##### Data extract #####
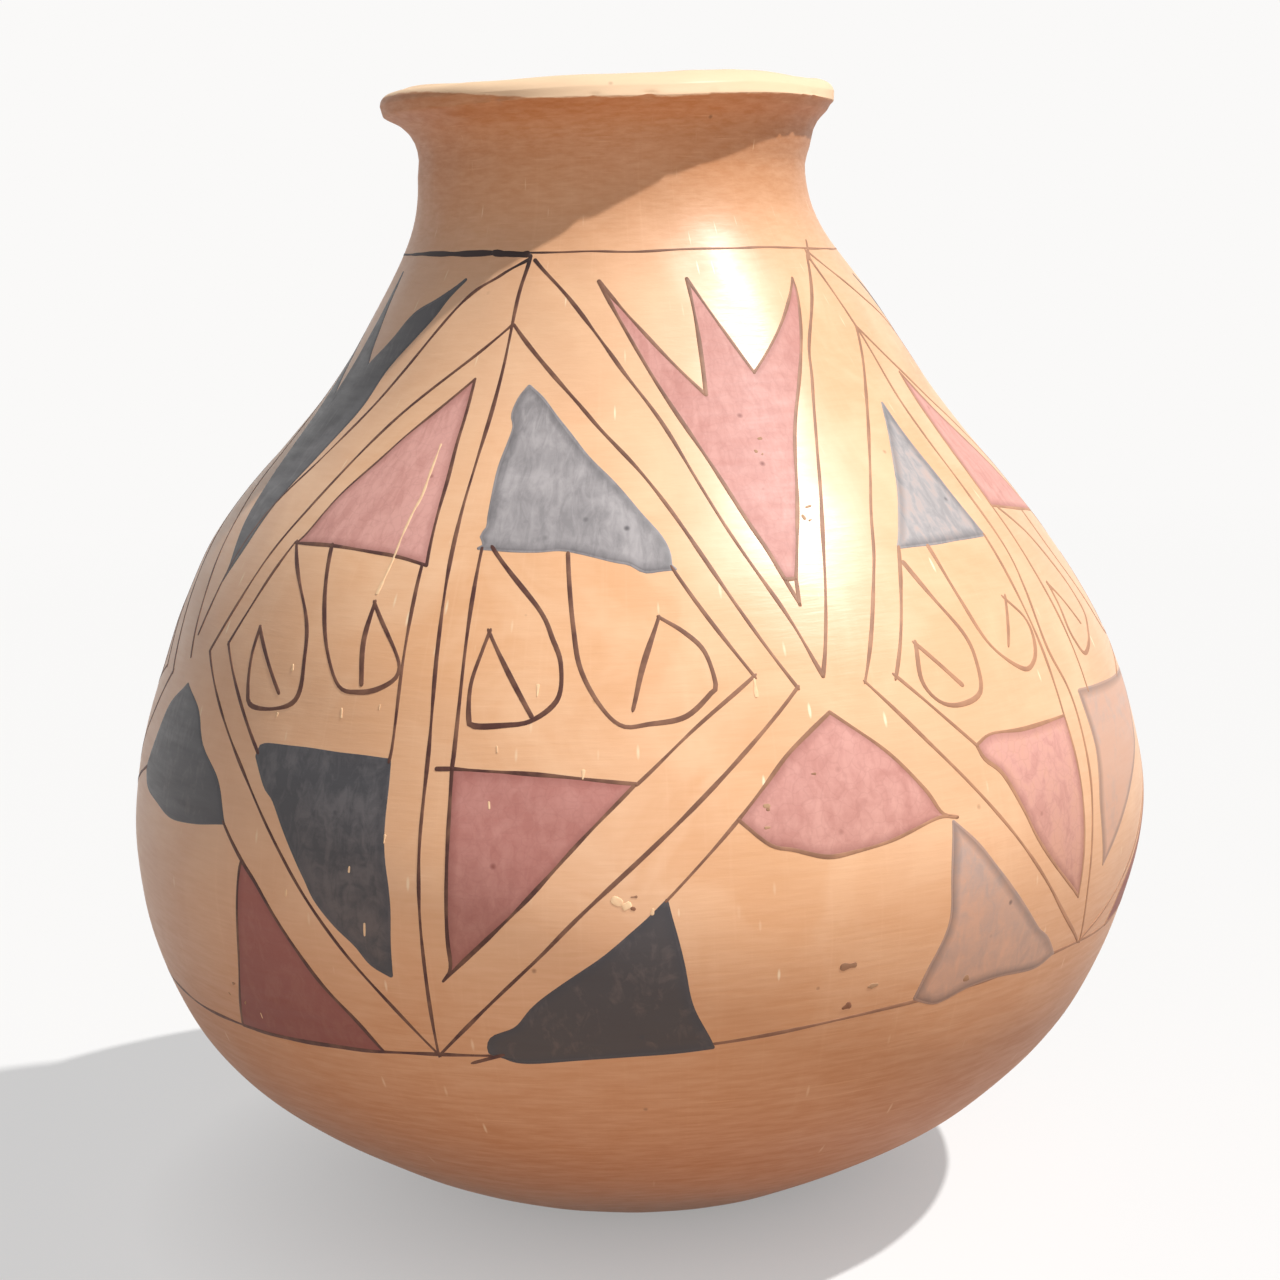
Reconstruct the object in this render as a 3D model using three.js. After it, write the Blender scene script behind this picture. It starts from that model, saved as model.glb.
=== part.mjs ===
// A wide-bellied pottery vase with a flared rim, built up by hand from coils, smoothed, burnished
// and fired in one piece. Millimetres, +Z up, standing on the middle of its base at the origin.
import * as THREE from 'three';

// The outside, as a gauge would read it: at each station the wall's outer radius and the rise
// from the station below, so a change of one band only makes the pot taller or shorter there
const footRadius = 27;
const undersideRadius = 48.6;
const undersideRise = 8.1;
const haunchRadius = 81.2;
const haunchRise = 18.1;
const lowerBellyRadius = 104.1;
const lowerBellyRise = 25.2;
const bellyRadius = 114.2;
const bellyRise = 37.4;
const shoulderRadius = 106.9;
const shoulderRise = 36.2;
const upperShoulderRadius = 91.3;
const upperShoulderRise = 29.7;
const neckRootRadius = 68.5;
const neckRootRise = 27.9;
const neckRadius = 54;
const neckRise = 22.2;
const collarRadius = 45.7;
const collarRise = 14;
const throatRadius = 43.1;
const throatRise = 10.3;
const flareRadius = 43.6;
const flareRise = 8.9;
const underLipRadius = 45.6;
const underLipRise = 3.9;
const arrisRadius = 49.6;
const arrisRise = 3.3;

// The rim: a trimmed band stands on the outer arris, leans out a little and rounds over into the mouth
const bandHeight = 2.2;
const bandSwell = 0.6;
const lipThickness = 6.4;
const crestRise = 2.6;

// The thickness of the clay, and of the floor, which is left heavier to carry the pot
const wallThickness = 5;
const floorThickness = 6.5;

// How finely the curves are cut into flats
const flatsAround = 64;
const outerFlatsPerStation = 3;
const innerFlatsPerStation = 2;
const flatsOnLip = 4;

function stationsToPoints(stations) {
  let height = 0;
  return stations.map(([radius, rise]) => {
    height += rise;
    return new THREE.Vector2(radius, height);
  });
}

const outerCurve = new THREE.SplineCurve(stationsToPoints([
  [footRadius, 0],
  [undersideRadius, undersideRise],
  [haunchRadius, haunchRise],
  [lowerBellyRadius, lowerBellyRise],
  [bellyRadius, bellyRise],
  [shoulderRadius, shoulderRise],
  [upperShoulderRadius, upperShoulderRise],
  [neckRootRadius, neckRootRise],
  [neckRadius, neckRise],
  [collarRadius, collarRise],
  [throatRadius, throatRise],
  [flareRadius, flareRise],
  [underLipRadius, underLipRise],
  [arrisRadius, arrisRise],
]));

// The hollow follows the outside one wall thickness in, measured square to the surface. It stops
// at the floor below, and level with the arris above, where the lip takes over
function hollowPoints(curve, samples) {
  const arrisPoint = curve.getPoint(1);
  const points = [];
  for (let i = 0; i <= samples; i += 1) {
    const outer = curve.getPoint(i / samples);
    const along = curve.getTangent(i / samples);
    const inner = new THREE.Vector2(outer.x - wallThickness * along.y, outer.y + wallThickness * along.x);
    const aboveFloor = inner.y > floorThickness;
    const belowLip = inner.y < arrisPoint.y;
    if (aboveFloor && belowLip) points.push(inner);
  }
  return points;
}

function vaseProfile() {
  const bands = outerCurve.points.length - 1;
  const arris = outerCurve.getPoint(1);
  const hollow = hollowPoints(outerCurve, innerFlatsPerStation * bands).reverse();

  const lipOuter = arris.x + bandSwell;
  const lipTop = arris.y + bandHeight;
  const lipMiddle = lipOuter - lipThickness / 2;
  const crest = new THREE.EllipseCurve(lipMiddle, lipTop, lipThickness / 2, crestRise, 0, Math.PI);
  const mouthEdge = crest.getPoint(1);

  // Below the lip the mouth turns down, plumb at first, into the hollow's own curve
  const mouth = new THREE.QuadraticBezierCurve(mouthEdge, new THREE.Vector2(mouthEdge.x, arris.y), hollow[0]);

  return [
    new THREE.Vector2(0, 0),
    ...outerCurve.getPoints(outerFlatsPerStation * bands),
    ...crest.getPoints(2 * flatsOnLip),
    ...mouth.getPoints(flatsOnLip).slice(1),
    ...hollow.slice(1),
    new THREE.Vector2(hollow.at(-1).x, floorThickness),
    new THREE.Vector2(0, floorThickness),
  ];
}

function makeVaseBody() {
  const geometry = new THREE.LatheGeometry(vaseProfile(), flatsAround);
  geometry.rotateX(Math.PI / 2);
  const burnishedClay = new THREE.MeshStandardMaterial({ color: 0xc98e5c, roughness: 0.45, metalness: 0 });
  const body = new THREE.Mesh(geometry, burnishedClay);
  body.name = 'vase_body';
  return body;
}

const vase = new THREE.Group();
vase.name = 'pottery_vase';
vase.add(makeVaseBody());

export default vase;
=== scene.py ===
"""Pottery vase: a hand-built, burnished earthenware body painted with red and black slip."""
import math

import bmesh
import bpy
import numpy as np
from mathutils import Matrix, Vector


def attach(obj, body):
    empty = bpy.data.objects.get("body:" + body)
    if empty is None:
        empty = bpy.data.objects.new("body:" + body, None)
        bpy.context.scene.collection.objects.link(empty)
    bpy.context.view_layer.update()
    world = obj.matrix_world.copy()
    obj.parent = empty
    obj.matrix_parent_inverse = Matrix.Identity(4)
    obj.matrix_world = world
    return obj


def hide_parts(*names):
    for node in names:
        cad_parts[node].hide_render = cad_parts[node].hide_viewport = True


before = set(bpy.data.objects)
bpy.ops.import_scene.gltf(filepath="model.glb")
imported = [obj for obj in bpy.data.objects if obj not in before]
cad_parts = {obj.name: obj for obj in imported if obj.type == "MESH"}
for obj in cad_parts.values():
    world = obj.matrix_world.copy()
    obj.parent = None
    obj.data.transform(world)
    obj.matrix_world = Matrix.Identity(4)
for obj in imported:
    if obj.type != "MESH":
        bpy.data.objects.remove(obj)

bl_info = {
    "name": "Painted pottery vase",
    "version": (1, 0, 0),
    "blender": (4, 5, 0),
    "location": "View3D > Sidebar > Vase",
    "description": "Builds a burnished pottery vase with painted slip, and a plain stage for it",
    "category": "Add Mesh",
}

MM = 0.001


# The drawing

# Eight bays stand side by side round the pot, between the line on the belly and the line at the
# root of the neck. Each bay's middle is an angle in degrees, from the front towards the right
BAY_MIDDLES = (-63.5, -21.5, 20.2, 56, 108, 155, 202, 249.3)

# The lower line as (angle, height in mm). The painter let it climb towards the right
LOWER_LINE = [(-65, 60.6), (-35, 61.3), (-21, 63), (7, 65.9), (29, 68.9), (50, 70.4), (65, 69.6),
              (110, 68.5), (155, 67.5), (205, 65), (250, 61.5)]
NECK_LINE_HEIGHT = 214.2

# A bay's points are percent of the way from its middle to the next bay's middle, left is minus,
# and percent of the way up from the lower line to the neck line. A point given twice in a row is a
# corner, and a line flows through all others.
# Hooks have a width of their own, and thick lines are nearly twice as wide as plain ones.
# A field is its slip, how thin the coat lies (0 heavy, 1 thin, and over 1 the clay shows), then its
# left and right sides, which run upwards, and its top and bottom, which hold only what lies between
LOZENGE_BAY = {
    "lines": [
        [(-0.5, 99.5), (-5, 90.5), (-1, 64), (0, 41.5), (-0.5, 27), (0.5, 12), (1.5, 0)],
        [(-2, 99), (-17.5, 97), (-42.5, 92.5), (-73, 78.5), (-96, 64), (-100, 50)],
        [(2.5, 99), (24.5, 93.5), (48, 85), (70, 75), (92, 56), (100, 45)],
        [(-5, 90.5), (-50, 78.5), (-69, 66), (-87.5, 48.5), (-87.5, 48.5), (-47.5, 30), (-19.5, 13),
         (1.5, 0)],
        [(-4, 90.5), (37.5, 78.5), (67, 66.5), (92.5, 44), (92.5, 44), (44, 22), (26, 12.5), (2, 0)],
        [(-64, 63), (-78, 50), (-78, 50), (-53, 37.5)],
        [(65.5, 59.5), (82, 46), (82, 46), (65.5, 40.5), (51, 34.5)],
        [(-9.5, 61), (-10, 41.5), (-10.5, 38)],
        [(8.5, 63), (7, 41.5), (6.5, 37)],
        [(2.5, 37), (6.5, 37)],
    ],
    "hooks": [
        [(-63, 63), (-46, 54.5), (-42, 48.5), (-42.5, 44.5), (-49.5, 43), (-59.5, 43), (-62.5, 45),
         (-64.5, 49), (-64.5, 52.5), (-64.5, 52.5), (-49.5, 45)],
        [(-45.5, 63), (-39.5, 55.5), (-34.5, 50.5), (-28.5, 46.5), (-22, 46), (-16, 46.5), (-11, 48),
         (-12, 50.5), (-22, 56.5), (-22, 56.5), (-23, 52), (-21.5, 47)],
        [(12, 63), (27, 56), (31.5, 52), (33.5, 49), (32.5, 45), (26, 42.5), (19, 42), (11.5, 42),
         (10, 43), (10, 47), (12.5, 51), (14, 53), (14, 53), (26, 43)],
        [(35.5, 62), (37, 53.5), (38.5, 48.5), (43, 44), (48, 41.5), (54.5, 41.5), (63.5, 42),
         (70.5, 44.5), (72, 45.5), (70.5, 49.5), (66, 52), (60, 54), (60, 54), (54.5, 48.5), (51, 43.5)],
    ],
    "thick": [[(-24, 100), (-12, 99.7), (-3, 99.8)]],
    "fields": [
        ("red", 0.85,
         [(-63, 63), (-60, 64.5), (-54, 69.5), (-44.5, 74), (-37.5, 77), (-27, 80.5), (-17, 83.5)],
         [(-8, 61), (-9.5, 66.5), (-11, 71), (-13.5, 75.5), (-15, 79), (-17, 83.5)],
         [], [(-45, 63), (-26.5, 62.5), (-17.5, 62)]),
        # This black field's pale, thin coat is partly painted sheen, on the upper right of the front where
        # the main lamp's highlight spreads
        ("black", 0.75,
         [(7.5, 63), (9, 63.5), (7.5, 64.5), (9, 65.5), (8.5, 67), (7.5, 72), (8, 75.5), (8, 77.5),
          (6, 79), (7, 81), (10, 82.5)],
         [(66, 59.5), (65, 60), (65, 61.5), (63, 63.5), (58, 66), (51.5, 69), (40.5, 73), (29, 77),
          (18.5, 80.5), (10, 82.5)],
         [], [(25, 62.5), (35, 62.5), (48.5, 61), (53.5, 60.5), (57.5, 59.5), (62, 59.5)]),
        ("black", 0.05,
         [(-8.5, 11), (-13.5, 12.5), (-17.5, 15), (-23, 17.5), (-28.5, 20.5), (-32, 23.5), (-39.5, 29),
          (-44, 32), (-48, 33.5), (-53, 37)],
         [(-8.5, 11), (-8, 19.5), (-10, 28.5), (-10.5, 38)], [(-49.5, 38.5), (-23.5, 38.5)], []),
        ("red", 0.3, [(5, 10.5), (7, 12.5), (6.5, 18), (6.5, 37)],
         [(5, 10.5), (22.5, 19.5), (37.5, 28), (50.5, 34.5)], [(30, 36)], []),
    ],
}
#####
▶ _The request_: Starting at the first line of the material above, reproduce each line exactly up to and including the line with "import * as THREE from 'three';".

▶ _In response_:
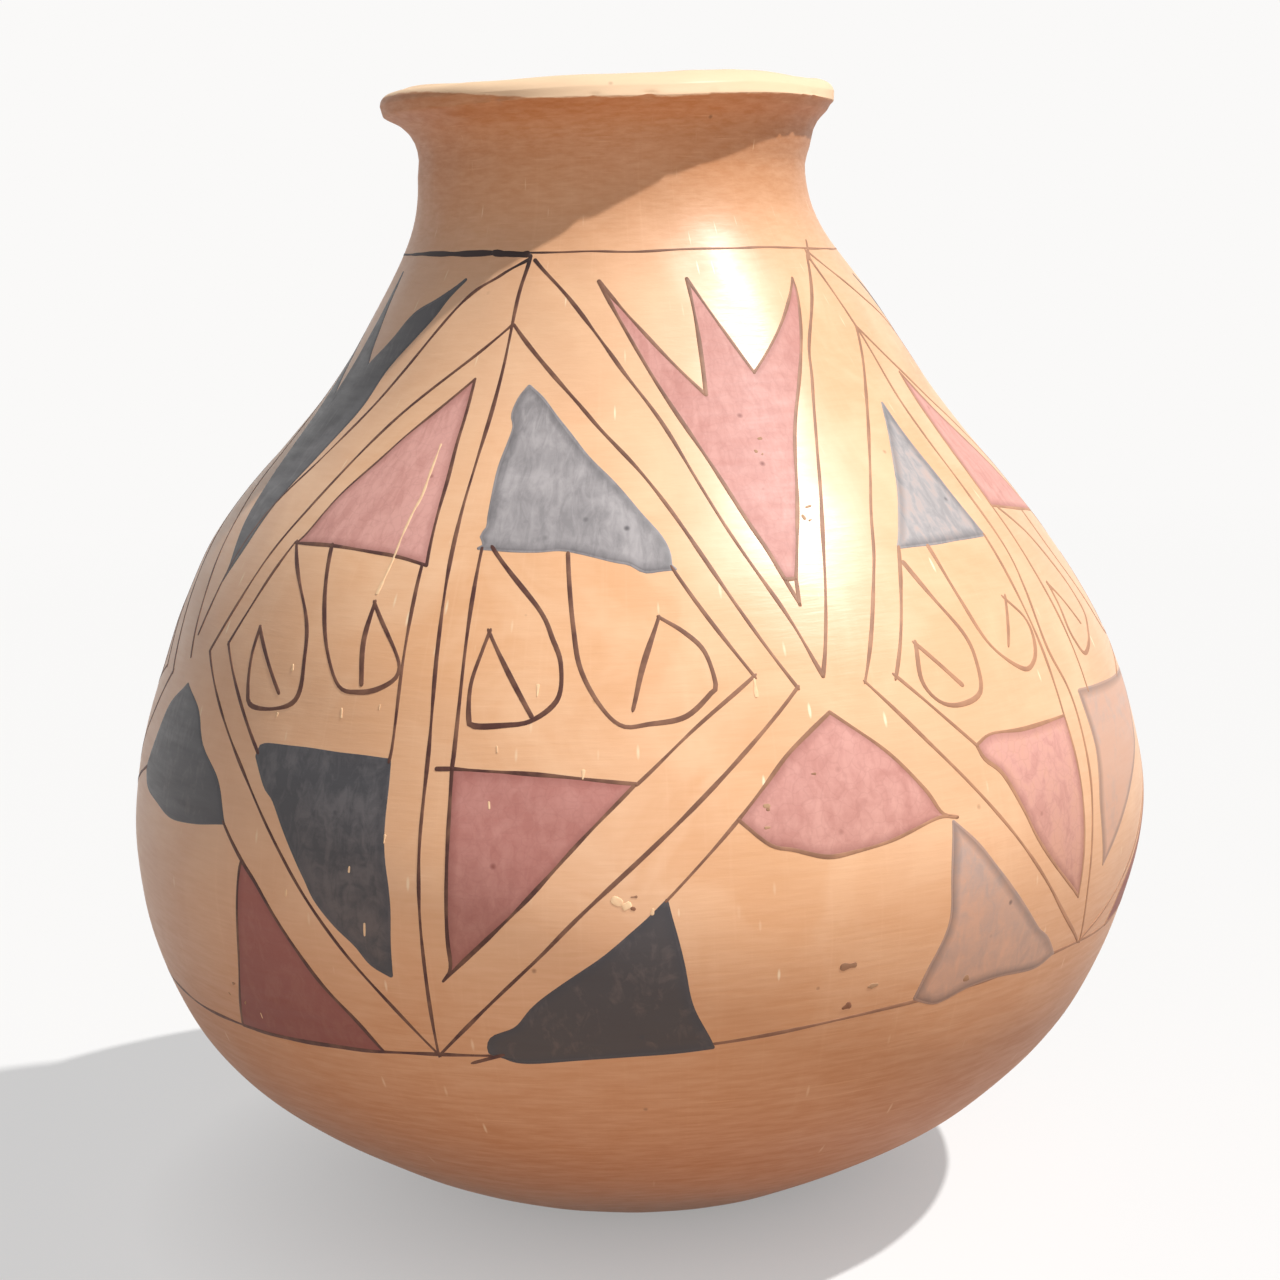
Reconstruct the object in this render as a 3D model using three.js. After it, write the Blender scene script behind this picture. It starts from that model, saved as model.glb.
=== part.mjs ===
// A wide-bellied pottery vase with a flared rim, built up by hand from coils, smoothed, burnished
// and fired in one piece. Millimetres, +Z up, standing on the middle of its base at the origin.
import * as THREE from 'three';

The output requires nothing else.